* WHAT THIS TASK INVOLVES *
Your task is to quote, unchanged, only the lines from the one with "8, 80), CORD_BLACK);" through the one with "imported = [obj", both ends included.

══════════════════════════════

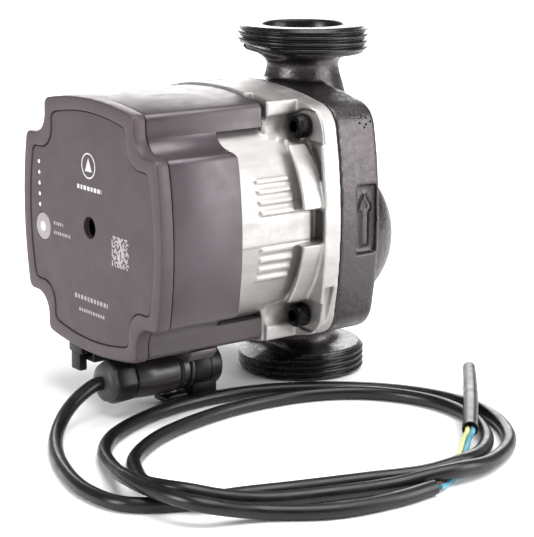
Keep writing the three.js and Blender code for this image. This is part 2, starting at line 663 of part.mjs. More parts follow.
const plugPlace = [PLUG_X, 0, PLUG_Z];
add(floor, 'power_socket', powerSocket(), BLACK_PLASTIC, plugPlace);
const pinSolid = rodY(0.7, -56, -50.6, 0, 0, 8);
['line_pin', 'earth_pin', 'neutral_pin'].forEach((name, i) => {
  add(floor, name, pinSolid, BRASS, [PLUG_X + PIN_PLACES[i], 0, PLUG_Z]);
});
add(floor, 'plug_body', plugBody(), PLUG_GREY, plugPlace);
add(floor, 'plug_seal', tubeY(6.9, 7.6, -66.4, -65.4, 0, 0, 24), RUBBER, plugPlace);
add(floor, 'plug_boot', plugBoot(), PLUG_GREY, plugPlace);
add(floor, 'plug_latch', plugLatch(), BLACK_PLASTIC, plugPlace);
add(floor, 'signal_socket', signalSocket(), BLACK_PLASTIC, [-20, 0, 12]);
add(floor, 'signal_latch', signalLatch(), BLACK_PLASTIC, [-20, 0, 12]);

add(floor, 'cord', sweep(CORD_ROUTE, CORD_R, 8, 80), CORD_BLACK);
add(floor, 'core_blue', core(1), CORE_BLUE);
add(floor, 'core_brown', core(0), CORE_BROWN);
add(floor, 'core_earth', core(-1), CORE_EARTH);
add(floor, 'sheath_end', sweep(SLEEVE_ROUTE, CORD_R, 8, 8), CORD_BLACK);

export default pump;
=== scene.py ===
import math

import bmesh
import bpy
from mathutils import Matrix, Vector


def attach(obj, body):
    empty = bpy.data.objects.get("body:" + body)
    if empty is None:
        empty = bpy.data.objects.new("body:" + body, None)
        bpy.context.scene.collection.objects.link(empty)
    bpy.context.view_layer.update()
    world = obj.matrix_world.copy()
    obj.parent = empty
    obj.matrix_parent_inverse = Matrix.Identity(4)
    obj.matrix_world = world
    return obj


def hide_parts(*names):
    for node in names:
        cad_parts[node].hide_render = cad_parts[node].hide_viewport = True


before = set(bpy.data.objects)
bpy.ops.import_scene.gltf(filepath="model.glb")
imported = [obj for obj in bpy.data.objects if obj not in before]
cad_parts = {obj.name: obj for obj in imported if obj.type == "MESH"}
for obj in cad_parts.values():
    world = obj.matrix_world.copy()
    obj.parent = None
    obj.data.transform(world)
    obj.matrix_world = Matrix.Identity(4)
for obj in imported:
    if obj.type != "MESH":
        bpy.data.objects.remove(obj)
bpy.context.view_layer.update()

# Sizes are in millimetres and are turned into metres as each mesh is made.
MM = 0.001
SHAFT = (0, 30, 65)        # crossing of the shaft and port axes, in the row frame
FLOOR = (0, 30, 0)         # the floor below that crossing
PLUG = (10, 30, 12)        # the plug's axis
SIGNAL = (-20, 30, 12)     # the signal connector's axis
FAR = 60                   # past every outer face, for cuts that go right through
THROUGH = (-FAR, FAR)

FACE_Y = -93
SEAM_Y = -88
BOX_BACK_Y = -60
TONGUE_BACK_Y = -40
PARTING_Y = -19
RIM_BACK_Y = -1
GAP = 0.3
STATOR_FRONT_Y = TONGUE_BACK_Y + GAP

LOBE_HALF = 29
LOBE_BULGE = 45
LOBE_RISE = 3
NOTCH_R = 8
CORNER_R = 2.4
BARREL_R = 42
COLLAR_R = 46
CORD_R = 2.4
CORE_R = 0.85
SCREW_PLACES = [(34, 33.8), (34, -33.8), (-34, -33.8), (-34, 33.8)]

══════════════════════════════

* FULL SOLUTION *
add(floor, 'cord', sweep(CORD_ROUTE, CORD_R, 8, 80), CORD_BLACK);
add(floor, 'core_blue', core(1), CORE_BLUE);
add(floor, 'core_brown', core(0), CORE_BROWN);
add(floor, 'core_earth', core(-1), CORE_EARTH);
add(floor, 'sheath_end', sweep(SLEEVE_ROUTE, CORD_R, 8, 8), CORD_BLACK);

export default pump;
=== scene.py ===
import math

import bmesh
import bpy
from mathutils import Matrix, Vector


def attach(obj, body):
    empty = bpy.data.objects.get("body:" + body)
    if empty is None:
        empty = bpy.data.objects.new("body:" + body, None)
        bpy.context.scene.collection.objects.link(empty)
    bpy.context.view_layer.update()
    world = obj.matrix_world.copy()
    obj.parent = empty
    obj.matrix_parent_inverse = Matrix.Identity(4)
    obj.matrix_world = world
    return obj


def hide_parts(*names):
    for node in names:
        cad_parts[node].hide_render = cad_parts[node].hide_viewport = True


before = set(bpy.data.objects)
bpy.ops.import_scene.gltf(filepath="model.glb")
imported = [obj for obj in bpy.data.objects if obj not in before]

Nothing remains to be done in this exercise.